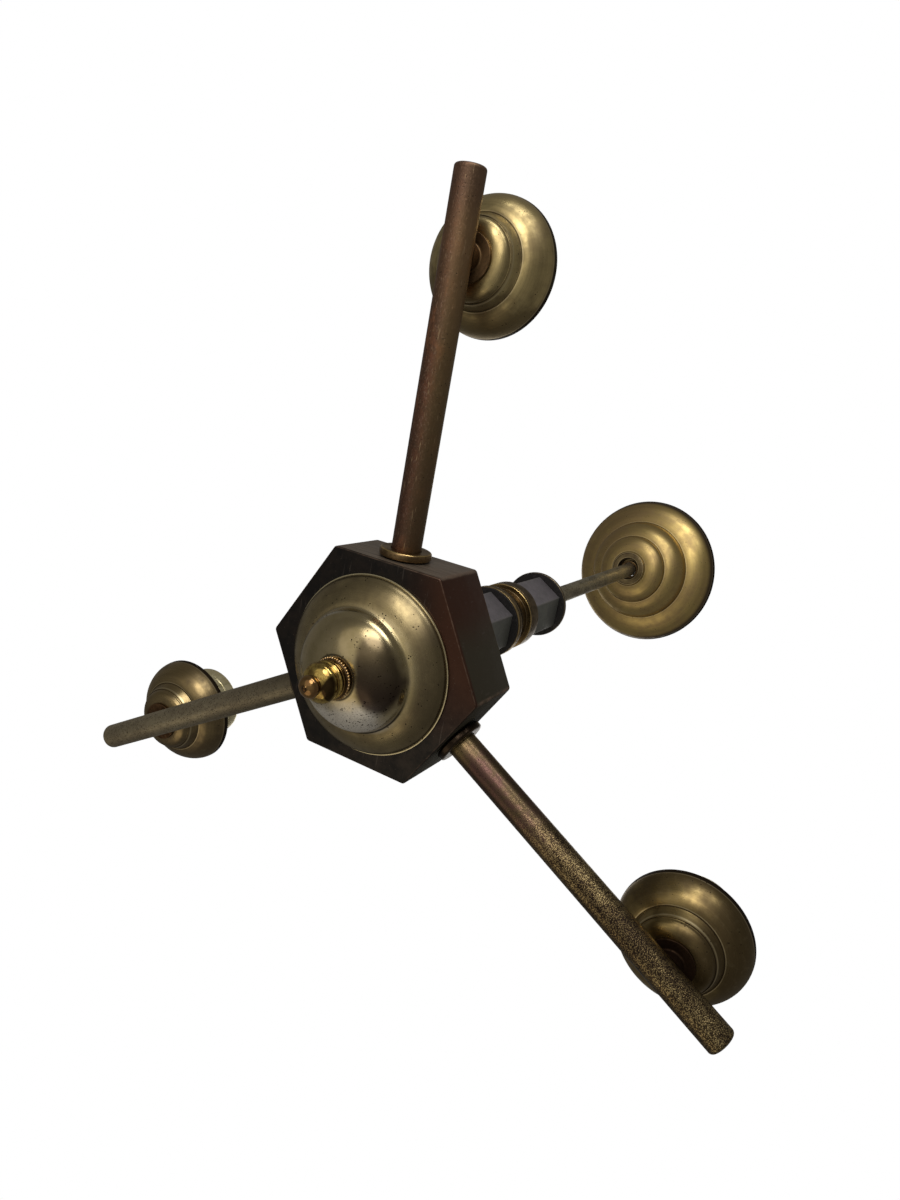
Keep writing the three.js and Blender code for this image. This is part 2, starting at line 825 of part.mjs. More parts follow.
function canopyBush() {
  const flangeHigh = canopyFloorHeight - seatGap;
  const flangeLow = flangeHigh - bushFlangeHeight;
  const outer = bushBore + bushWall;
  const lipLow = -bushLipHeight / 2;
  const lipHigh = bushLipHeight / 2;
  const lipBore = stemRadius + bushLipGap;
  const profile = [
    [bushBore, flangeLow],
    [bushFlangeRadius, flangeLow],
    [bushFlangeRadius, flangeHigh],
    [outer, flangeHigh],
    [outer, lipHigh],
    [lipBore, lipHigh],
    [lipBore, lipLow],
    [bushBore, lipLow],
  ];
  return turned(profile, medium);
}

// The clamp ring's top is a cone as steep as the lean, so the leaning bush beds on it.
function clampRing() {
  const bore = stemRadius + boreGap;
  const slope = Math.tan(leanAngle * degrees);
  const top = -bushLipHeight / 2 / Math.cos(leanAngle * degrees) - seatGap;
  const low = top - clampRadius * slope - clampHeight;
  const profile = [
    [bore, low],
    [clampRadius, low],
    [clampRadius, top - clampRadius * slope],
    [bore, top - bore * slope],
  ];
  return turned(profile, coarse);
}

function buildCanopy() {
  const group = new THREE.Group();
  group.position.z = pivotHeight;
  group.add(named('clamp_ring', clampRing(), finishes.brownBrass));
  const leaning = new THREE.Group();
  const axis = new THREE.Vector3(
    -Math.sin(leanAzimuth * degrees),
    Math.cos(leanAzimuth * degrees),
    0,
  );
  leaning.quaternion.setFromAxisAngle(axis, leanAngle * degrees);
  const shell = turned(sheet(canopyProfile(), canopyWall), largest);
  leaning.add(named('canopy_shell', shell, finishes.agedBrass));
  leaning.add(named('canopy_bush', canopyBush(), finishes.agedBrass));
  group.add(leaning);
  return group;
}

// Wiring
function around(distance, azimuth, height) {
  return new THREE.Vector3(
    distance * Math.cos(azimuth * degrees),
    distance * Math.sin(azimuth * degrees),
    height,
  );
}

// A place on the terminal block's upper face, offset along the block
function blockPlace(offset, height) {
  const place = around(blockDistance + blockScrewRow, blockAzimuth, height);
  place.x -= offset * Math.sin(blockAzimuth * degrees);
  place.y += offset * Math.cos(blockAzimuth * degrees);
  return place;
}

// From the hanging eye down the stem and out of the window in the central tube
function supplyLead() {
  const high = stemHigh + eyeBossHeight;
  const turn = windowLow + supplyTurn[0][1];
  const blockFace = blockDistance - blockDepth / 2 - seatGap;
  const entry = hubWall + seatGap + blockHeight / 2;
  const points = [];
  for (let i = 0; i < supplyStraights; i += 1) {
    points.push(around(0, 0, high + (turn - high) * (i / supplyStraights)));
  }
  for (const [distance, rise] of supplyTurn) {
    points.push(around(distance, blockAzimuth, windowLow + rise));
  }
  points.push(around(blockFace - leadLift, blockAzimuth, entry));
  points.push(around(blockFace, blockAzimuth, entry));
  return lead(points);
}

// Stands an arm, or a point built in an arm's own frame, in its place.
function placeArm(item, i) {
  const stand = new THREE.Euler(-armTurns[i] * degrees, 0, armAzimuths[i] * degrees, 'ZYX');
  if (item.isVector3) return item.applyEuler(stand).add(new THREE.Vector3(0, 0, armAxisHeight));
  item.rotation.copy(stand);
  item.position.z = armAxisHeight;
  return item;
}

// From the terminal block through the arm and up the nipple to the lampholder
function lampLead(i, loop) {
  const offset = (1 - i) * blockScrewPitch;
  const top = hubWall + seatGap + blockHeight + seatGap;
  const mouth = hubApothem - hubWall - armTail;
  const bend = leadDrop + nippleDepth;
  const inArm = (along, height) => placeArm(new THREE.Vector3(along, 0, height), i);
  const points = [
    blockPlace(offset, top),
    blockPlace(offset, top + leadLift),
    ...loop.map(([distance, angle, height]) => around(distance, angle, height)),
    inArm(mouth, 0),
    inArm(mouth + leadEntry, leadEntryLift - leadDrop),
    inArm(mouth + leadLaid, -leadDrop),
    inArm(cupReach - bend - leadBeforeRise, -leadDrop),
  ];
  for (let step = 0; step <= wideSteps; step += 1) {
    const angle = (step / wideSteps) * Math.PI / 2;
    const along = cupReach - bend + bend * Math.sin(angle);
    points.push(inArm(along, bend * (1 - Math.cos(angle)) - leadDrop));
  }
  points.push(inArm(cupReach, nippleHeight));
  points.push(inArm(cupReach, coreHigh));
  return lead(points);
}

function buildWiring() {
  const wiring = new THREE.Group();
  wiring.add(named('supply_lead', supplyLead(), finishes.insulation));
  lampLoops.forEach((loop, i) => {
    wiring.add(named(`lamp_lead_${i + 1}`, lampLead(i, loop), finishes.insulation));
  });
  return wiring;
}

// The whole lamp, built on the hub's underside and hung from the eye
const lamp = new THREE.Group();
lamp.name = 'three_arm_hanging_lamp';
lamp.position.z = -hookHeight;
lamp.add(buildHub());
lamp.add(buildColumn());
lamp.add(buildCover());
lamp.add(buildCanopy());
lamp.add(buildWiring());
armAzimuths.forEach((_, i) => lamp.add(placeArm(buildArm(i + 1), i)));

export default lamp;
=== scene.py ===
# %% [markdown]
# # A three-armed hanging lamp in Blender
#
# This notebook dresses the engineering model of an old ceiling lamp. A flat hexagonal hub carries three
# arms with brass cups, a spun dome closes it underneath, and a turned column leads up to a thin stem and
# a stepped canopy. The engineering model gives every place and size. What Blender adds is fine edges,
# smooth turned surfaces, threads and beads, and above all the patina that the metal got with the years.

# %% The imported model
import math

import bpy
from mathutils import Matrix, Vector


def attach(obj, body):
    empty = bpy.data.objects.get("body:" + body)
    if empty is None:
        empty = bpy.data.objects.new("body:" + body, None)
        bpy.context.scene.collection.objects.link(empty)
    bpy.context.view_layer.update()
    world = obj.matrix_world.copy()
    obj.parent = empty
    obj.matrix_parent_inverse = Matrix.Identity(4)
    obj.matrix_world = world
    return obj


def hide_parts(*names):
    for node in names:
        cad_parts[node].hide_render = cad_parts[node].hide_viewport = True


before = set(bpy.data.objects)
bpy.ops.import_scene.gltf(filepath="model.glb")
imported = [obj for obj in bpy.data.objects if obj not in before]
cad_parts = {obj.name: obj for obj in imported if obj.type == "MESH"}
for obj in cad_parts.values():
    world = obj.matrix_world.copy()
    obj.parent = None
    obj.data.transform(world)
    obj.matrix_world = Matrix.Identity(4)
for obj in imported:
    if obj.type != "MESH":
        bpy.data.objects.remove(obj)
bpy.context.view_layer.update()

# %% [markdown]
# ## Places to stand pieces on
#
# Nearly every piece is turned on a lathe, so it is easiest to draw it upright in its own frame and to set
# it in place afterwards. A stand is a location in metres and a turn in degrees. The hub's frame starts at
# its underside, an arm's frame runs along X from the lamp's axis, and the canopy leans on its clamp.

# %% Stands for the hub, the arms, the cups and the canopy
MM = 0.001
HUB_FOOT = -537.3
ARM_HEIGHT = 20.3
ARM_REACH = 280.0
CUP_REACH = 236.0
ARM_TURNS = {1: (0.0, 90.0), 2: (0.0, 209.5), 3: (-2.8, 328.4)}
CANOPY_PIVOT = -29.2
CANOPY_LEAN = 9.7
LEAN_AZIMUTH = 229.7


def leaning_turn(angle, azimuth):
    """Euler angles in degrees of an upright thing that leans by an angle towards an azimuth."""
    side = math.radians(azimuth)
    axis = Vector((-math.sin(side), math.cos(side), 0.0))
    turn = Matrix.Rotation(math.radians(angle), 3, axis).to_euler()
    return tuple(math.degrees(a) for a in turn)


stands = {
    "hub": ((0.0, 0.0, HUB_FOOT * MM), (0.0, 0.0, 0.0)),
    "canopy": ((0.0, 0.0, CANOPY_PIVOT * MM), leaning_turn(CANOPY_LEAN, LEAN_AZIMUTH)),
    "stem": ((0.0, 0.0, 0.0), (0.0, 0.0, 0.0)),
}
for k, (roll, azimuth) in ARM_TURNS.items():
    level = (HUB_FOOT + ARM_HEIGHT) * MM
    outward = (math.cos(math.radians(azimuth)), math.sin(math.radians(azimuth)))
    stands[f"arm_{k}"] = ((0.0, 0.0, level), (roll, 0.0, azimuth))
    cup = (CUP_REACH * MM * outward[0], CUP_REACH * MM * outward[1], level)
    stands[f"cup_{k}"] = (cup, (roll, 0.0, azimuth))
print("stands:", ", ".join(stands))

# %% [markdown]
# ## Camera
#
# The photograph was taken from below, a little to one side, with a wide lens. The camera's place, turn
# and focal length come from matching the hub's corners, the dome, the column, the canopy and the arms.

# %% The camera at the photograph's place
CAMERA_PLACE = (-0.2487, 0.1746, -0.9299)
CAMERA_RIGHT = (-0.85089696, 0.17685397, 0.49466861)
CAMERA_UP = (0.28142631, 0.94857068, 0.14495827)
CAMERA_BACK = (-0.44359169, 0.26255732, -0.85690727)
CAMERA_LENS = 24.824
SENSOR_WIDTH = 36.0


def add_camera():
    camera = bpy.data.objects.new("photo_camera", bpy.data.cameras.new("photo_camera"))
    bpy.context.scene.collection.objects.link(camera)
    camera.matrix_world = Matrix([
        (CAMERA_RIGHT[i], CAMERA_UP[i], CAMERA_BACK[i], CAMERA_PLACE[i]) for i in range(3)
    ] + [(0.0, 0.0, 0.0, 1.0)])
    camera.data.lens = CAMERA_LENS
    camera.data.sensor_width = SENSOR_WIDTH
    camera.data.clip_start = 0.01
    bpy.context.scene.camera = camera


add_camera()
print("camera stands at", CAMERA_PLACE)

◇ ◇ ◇

Extract the run of lines that opens with the line containing "from the eye" and closes with the line containing "before = set(bpy.data.objects)"; reproduce it exactly and add nothing.

// The whole lamp, built on the hub's underside and hung from the eye
const lamp = new THREE.Group();
lamp.name = 'three_arm_hanging_lamp';
lamp.position.z = -hookHeight;
lamp.add(buildHub());
lamp.add(buildColumn());
lamp.add(buildCover());
lamp.add(buildCanopy());
lamp.add(buildWiring());
armAzimuths.forEach((_, i) => lamp.add(placeArm(buildArm(i + 1), i)));

export default lamp;
=== scene.py ===
# %% [markdown]
# # A three-armed hanging lamp in Blender
#
# This notebook dresses the engineering model of an old ceiling lamp. A flat hexagonal hub carries three
# arms with brass cups, a spun dome closes it underneath, and a turned column leads up to a thin stem and
# a stepped canopy. The engineering model gives every place and size. What Blender adds is fine edges,
# smooth turned surfaces, threads and beads, and above all the patina that the metal got with the years.

# %% The imported model
import math

import bpy
from mathutils import Matrix, Vector


def attach(obj, body):
    empty = bpy.data.objects.get("body:" + body)
    if empty is None:
        empty = bpy.data.objects.new("body:" + body, None)
        bpy.context.scene.collection.objects.link(empty)
    bpy.context.view_layer.update()
    world = obj.matrix_world.copy()
    obj.parent = empty
    obj.matrix_parent_inverse = Matrix.Identity(4)
    obj.matrix_world = world
    return obj


def hide_parts(*names):
    for node in names:
        cad_parts[node].hide_render = cad_parts[node].hide_viewport = True


before = set(bpy.data.objects)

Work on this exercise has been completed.